-- begin --
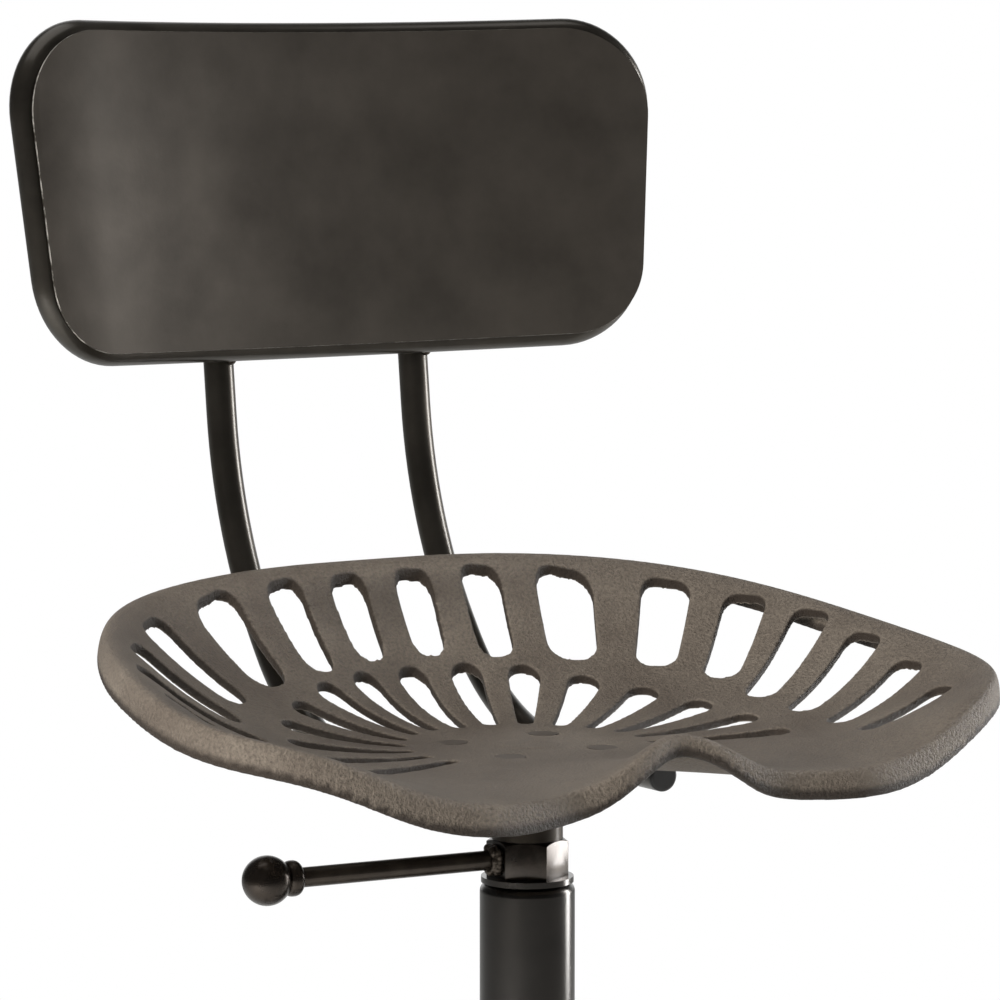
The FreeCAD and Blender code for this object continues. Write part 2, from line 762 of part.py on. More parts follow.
def foot(bearing, leg_bar):
    """A round rubber foot with a slanted socket for the leg's end."""
    centre = direction(bearing) * leg_floor_radius
    puck = Part.makeCylinder(foot_diameter / 2, foot_height, centre)
    rim = [e for e in puck.Edges if e.BoundBox.ZMin > foot_height - 0.001]
    return puck.makeFillet(foot_round, rim).cut(leg_bar)


def foot_ring():
    outer = Part.makeTorus(ring_radius, ring_diameter / 2, Vector(0, 0, ring_height))
    return outer.cut(Part.makeTorus(ring_radius, ring_diameter / 2 - ring_wall, Vector(0, 0, ring_height)))


def struts(leg_bars):
    column_start = Vector(0, 0, strut_height - strut_diameter)
    column = Part.makeCylinder(column_diameter / 2, 2 * strut_diameter, column_start)
    bars = []
    for bearing, leg_bar in zip(leg_bearings, leg_bars):
        out = direction(bearing)
        start = out * (column_diameter / 2 - 1) + z_axis * strut_height
        end = out * leg_radius_at(strut_height) + z_axis * strut_height
        bar = rod(strut_diameter, start, end).cut(leg_bar).cut(column)
        bars.append(largest(bar))
    return group(bars)


def leg_welds(leg_bars):
    """Upright beads in the grooves between each leg's top and the column."""
    column = Part.makeCylinder(column_diameter / 2, leg_top, Vector(0, 0, column_bottom))
    beads = []
    for bearing, leg_bar in zip(leg_bearings, leg_bars):
        out = direction(bearing)
        across = direction(bearing + 90)
        for side in (-1, 1):
            groove = out * (column_diameter / 2 + leg_weld_out) + across * side * leg_weld_side
            start = groove + z_axis * (leg_top - leg_weld_drop - leg_weld_length)
            beads.append(bead(start, start + z_axis * leg_weld_length, leg_weld_radius, [leg_bar, column]))
    return group(beads)


def ring_welds(leg_bars):
    """Beads above and below each place where the foot ring touches a leg."""
    bar = Part.makeTorus(ring_radius, ring_diameter / 2, Vector(0, 0, ring_height))
    beads = []
    for bearing, leg_bar in zip(leg_bearings, leg_bars):
        out = direction(bearing)
        along_leg = out * math.sin(leg_splay) - z_axis * math.cos(leg_splay)
        outward = out * math.cos(leg_splay) + z_axis * math.sin(leg_splay)
        contact = out * ring_radius + z_axis * ring_height - outward * (ring_diameter / 2)
        half = direction(bearing + 90) * (bead_length / 2)
        for step in (-1, 1):
            centre = contact + along_leg * step * bead_offset
            beads.append(bead(centre - half, centre + half, bead_radius, [leg_bar, bar]))
    return group(beads)


# Build and write every piece
os.makedirs("parts", exist_ok=True)

save(seat_pan(), "seat_pan")
plate = save(plate_shape(), "seat_plate")
bolts, washers, nuts = seat_fasteners()
save(bolts, "seat_bolts")
save(washers, "seat_washers")
save(nuts, "seat_nuts")
hub_bottom = lock_nut_top + hub_gap
save(ring(hub_diameter, screw_diameter, hub_bottom, plate_bottom - hub_bottom), "spindle_hub")
save(hub_weld_ring(), "hub_weld")
save(screw_spindle(), "screw_spindle")
guide_bore = journal_diameter + 2 * journal_gap
save(ring(2 * (column_inner_radius - guide_gap), guide_bore, guide_bottom, guide_length), "guide_bush")
retainer_bottom = guide_bottom - end_gap - retainer_thickness
save(ring(retainer_diameter, retainer_bolt_diameter, retainer_bottom, retainer_thickness), "retainer_washer")
save(retainer_bolt(), "retainer_bolt")

save(column_tube(), "column_tube")
save(thread_insert(), "thread_insert")
save(column_plug(), "column_plug")

save(lock_nut(), "lock_nut")
save(lever_rod(), "lever_rod")
save(lever_weld(), "lever_weld")
save(ball_knob(), "ball_knob")

uprights = [upright(-1), upright(1)]
save(uprights[0], "upright_right")
save(uprights[1], "upright_left")
front_ends = [Vector(s * upright_half_spacing, upright_front, upright_level) for s in (-1, 1)]
top_ends = [Vector(s * upright_half_spacing, upright_top.y, upright_top.z) for s in (-1, 1)]
save(group([tube_plug(end, Vector(0, -1, 0), upright_diameter, upright_wall) for end in front_ends]),
     "upright_front_plugs")
save(group([tube_plug(end, upright_heading, upright_diameter, upright_wall) for end in top_ends]),
     "upright_top_plugs")
frame_solid = leaned(frame_bar(frame_diameter))
frame = save(frame_solid.cut(leaned(frame_bar(frame_diameter - 2 * frame_wall))), "back_frame")
panel = save(leaned(panel_shape()), "back_panel")
save(back_welds(uprights, frame_solid), "back_welds")
save(panel_tacks(frame_solid, panel), "panel_tacks")
save(plate_welds(uprights, plate), "plate_welds")

leg_names = ["leg_front", "leg_left", "leg_rear", "leg_right"]
leg_bars = [leg_solid(bearing) for bearing in leg_bearings]
for name, bearing in zip(leg_names, leg_bearings):
    save(leg(bearing), name)
save(group([tube_plug(leg_points(b)[0], z_axis, leg_diameter, leg_wall) for b in leg_bearings]), "leg_plugs")
save(group([foot(b, bar) for b, bar in zip(leg_bearings, leg_bars)]), "rubber_feet")
save(foot_ring(), "foot_ring")
save(struts(leg_bars), "leg_struts")
save(leg_welds(leg_bars), "leg_welds")
save(ring_welds(leg_bars), "ring_welds")
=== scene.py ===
import math

import bmesh
import bpy
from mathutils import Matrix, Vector


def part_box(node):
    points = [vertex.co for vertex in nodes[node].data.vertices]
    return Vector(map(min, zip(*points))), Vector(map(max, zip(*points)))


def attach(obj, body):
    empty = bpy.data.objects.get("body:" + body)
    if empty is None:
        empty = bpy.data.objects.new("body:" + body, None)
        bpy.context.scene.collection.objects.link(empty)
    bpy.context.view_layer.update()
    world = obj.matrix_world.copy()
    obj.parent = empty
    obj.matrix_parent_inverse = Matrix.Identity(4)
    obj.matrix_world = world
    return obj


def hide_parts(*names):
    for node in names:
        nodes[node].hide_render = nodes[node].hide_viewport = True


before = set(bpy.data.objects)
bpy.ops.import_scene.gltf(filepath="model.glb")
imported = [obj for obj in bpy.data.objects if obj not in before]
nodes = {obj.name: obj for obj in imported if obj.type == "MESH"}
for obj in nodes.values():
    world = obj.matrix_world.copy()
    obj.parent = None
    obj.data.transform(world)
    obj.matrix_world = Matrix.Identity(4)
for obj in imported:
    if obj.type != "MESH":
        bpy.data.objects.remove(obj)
scene = bpy.context.scene
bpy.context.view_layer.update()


# Camera. A long lens from the sitter's right and a little above the seat, looking slightly down,
# so that the back rest fills the top of the view and the column runs out of the bottom.
sight = bpy.data.cameras.new("sight")
sight.sensor_width = 36.0
sight.lens = 173.16
sight.clip_start = 0.05
sight.clip_end = 60.0
camera = bpy.data.objects.new("camera", sight)
camera.location = (-1.3036, -2.0197, 0.9854)
camera.rotation_euler = (math.radians(84.03), 0.0, math.radians(-32.51))
scene.collection.objects.link(camera)
scene.camera = camera


# Studio. A white sweep behind the stool and a dim room in front of it, darker towards the floor, so that
# the seat's crests come out light and its openings dark. A tall soft box at the picture's right draws the
# bright stripe down the column, one hangs overhead, and glossy surfaces don't mirror the one at the left.
scene.view_settings.view_transform = "Standard"


def place(tree, kind, sockets=None, **settings):
    """Adds a node. Sockets are given by name or number, each a value or the socket that feeds it."""
    made = tree.nodes.new(kind)
    for name, value in settings.items():
        setattr(made, name, value)
    for name, value in (sockets or {}).items():
        if isinstance(value, bpy.types.NodeSocket):
            tree.links.new(value, made.inputs[name])
        else:
            made.inputs[name].default_value = value
    return made


def linear(code):
    """The linear colour of an sRGB hex code."""
    channels = [int(code[k:k + 2], 16) / 255 for k in (1, 3, 5)]
    bent = [c / 12.92 if c <= 0.04045 else ((c + 0.055) / 1.055) ** 2.4 for c in channels]
    return (*bent, 1.0)


ceiling_light = 0.46
horizon_light = 0.08
dark_below = 0.05
bright_above = 0.85
backdrop_way = (0.537, 0.843, 0.0)
front_dimness = 0.07
sweep_edge = 0.72
sweep_full = 0.97
world = bpy.data.worlds.new("studio")
world.use_nodes = True
scene.world = world
tree = world.node_tree
tree.nodes.clear()
ray = place(tree, "ShaderNodeLightPath")
way = place(tree, "ShaderNodeTexCoord")
facing = place(tree, "ShaderNodeVectorMath", {0: way.outputs["Generated"], 1: backdrop_way},
               operation="DOT_PRODUCT")
sweep = place(tree, "ShaderNodeMapRange", {
    "Value": facing.outputs["Value"],
    "From Min": sweep_edge,
    "From Max": sweep_full,
    "To Min": front_dimness,
    "To Max": 1.0,
})
upward = place(tree, "ShaderNodeSeparateXYZ", {0: way.outputs["Generated"]})
room = place(tree, "ShaderNodeMapRange", {
    "Value": upward.outputs["Z"],
    "From Min": dark_below,
    "From Max": bright_above,
    "To Min": horizon_light,
    "To Max": ceiling_light,
})
mirrored_ray = place(tree, "ShaderNodeMath", {
    0: ray.outputs["Is Glossy Ray"],
    1: ray.outputs["Is Transmission Ray"],
}, operation="MAXIMUM")
dim_or_sweep = place(tree, "ShaderNodeMix", {
    0: mirrored_ray.outputs[0],
    2: room.outputs["Result"],
    3: sweep.outputs["Result"],
})
strength = place(tree, "ShaderNodeMix", {
    0: ray.outputs["Is Camera Ray"],
    2: dim_or_sweep.outputs[0],
    3: 1.0,
})
glow = place(tree, "ShaderNodeBackground", {"Color": linear("#ffffff"), "Strength": strength.outputs[0]})
place(tree, "ShaderNodeOutputWorld", {"Surface": glow.outputs[0]})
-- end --
## The exercise:
Print the listing above from its first line through the line with "return outer.cut(Part.makeTorus(ring_radius, ring_diameter", and stop there.

## Exercise answer:
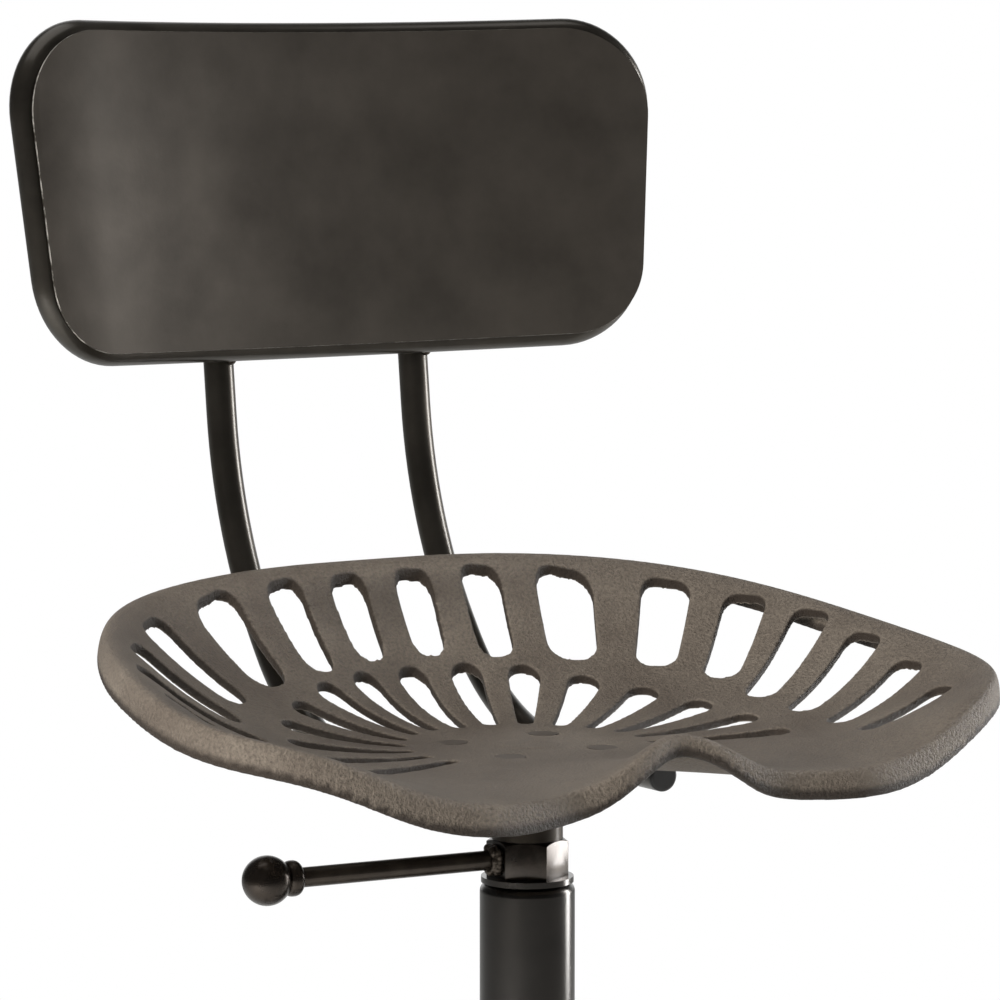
The FreeCAD and Blender code for this object continues. Write part 2, from line 762 of part.py on. More parts follow.
def foot(bearing, leg_bar):
    """A round rubber foot with a slanted socket for the leg's end."""
    centre = direction(bearing) * leg_floor_radius
    puck = Part.makeCylinder(foot_diameter / 2, foot_height, centre)
    rim = [e for e in puck.Edges if e.BoundBox.ZMin > foot_height - 0.001]
    return puck.makeFillet(foot_round, rim).cut(leg_bar)


def foot_ring():
    outer = Part.makeTorus(ring_radius, ring_diameter / 2, Vector(0, 0, ring_height))
    return outer.cut(Part.makeTorus(ring_radius, ring_diameter / 2 - ring_wall, Vector(0, 0, ring_height)))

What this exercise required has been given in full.